Pandemic Labor Shortages Have Helped Workers Before. Will They Again?

The Great Resignation — the phenomenon of Americans leaving their jobs at record rates this year — reached a fever pitch in August, with 4.3 million Americans, or nearly 3 percent of the work force, calling it quits. Economic forecasters do not expect the situation to improve substantially anytime soon; some predict continued labor shortages in the coming months, exacerbating supply chain delays.

Why are so many people quitting? In part it may be that they don’t need the money — a consequence of federal stimulus checks, the suspension of student loan payments and months of reduced spending. In part it may be that people are concerned about workplace safety in a country whose population is still less than 60 percent vaccinated.

But it also may be that the Great Resignation is a kind of spontaneous, informal labor strike — a collective demand by workers for substantial raises and other gains after decades of wage stagnancy and suppression. If so, history suggests that the Great Resignation could be the beginning of a meaningful transformation of working conditions in this country.

Consider the situation in France in the first decades of the 20th century. The country experienced labor deficits during World War I because of increased industrial production and a decreased labor supply (a result of mobilizing troops). When the war ended, the influenza pandemic of 1918 further decreased the supply. The labor shortage persisted after the pandemic started to wane in 1920, largely because of the huge wartime and pandemic death tolls and a continually low birthrate.

Prime Minister Georges Clemenceau attempted to address the labor shortage by facilitating immigration to France by mostly male workers and by encouraging Frenchwomen and young people to join or rejoin the work force. This influx of workers allowed many employers to keep wages low despite the overall shortfall, which in turn stoked worker resentment, leading to a period of wildcat and general strikes throughout France between 1917 and the immediate post-pandemic period.

Hundreds of thousands of French workers orchestrated a nationwide series of “big quits” in the form of factory walkouts, assembly line slowdowns, union-organized strikes and other actions designed to put pressure on employers. Voluntary unemployment — deliberately leaving the labor force for extended periods — was also an effective, if less commonly used, strategy.

Eventually, these large-scale acts of protest and work refusal led to meaningful change in labor law and in some cases, higher wages. In 1919, to quell unrest in a period of rapidly rising postwar inflation and to discourage the growing enthusiasm for communism, Mr. Clemenceau enacted an eight-hour workday and a 40-hour workweek — about 20 years before the United States would do the same. This achievement did not solve all labor issues, and it was frequently undermined by employers in the following decade, but French workers had used the labor shortage to their advantage, as both a catalyst and a core bargaining tool for achieving better working conditions and wages.

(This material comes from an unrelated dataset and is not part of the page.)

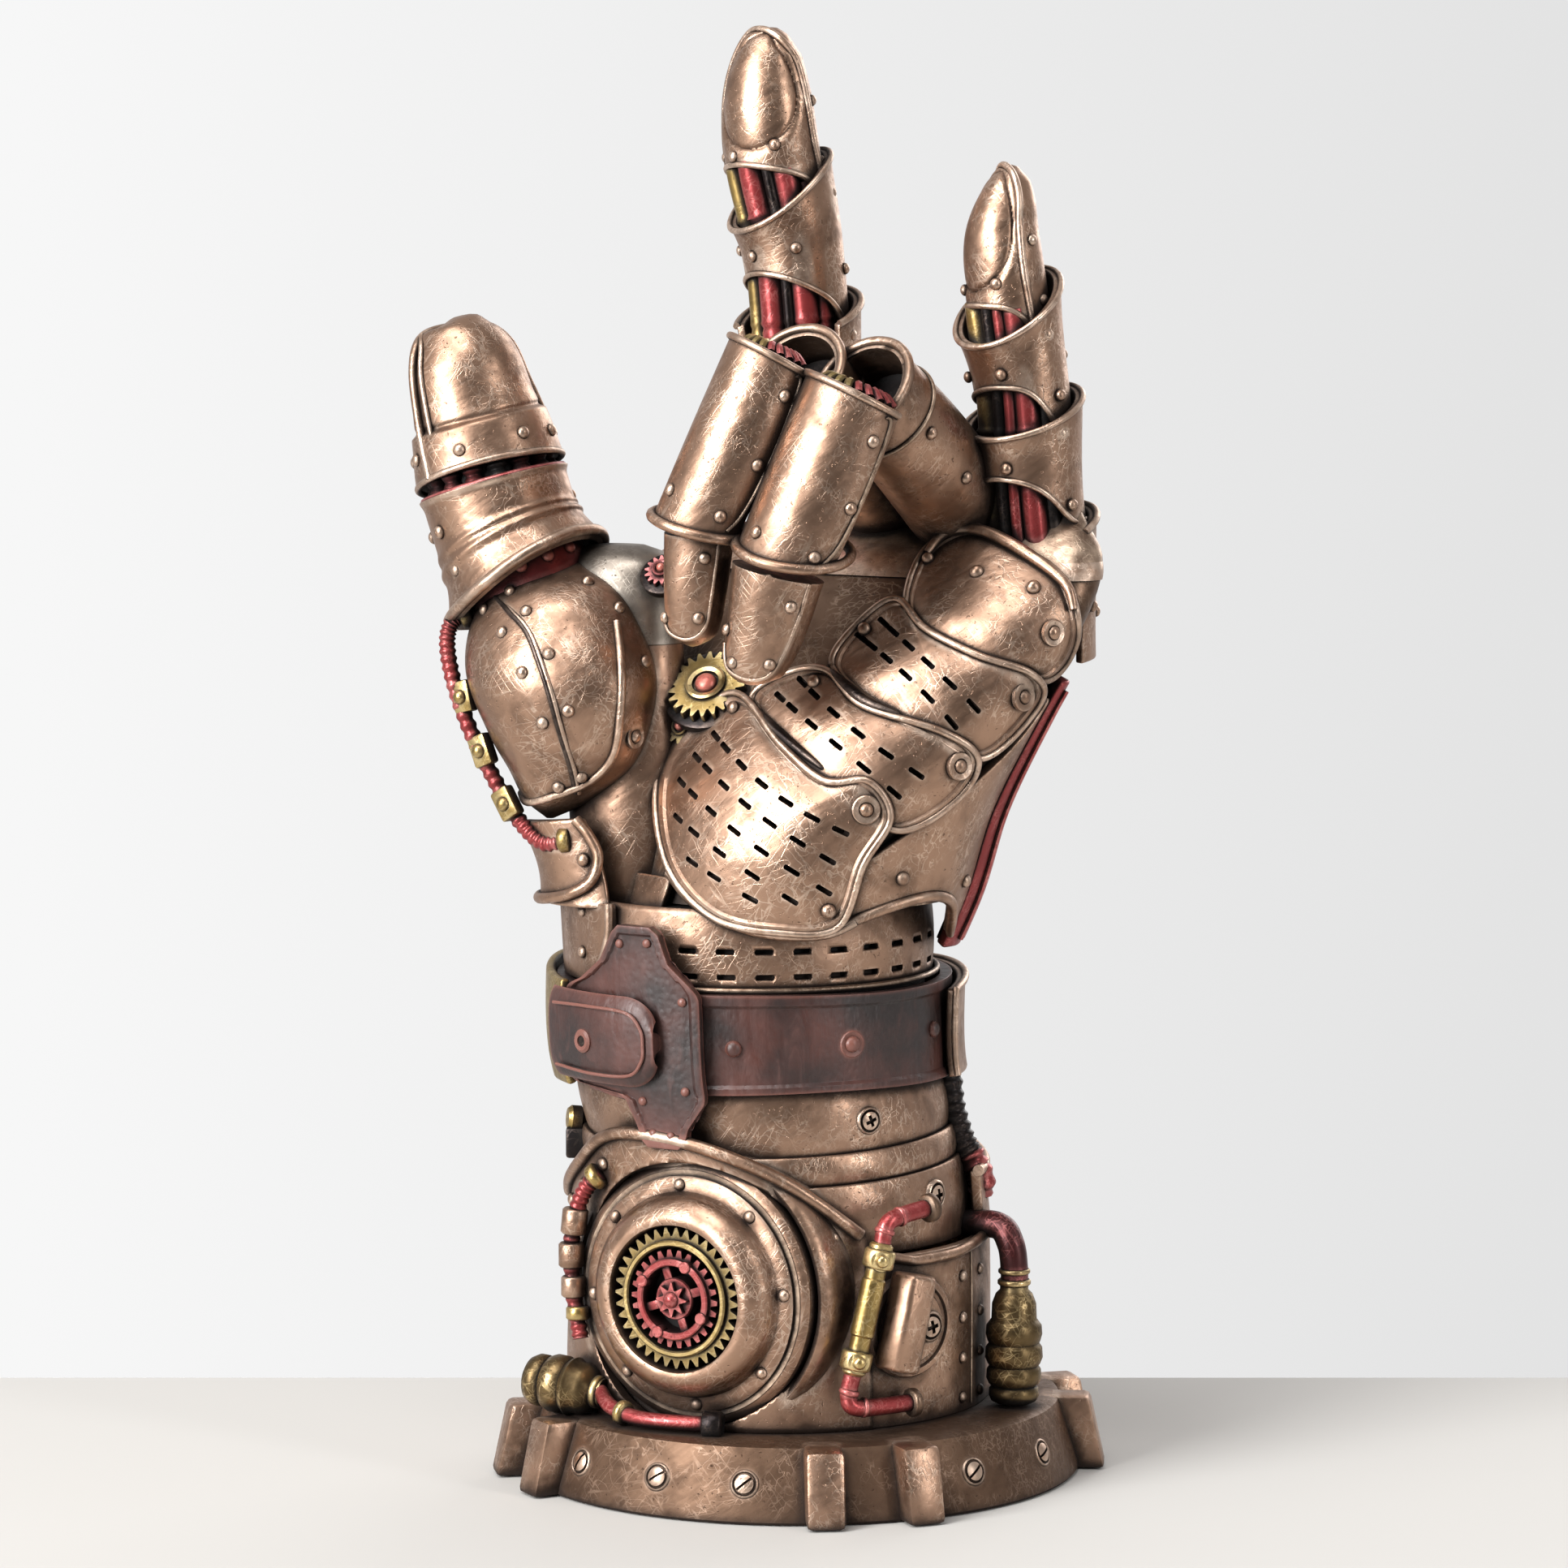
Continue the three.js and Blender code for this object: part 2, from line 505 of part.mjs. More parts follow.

If the 2021 labor shortage is, as many suspect, in part an expression of widespread worker dissatisfaction, the French example is encouraging. It shows that workers during periods of labor deficits possess considerable leverage to bring about meaningful change in wages, labor law and working conditions.

But unlike the labor shortage in France a century ago, the current shortage may not be temporary. American workers could possess even more leverage in the future, given a rapidly aging work force and the striking drop in birthrates during the coronavirus pandemic.

Will businesses continue to fill vacant jobs by tapping the teenage and senior employment pools and by purchasing labor-saving technology such as A.I. and robots? Or will the United States borrow a page from the playbook of World War I-era France, facilitating increased immigration to relieve long-term labor deficits?

Even if employers are able to mitigate labor shortages, growing anti-work sentiment and widespread voluntary unemployment among members of Generation Z suggest that the character of work will continue to change. During the Great Resignation, employers have managed to retain some blue- and white-collar workers with increased wages, flexible hours and remote work options. In the event of a prolonged labor shortage, more sweeping changes — a minimum-wage hike, more paid vacation days, the formal enactment of a shorter workweek — may be needed to lure workers back.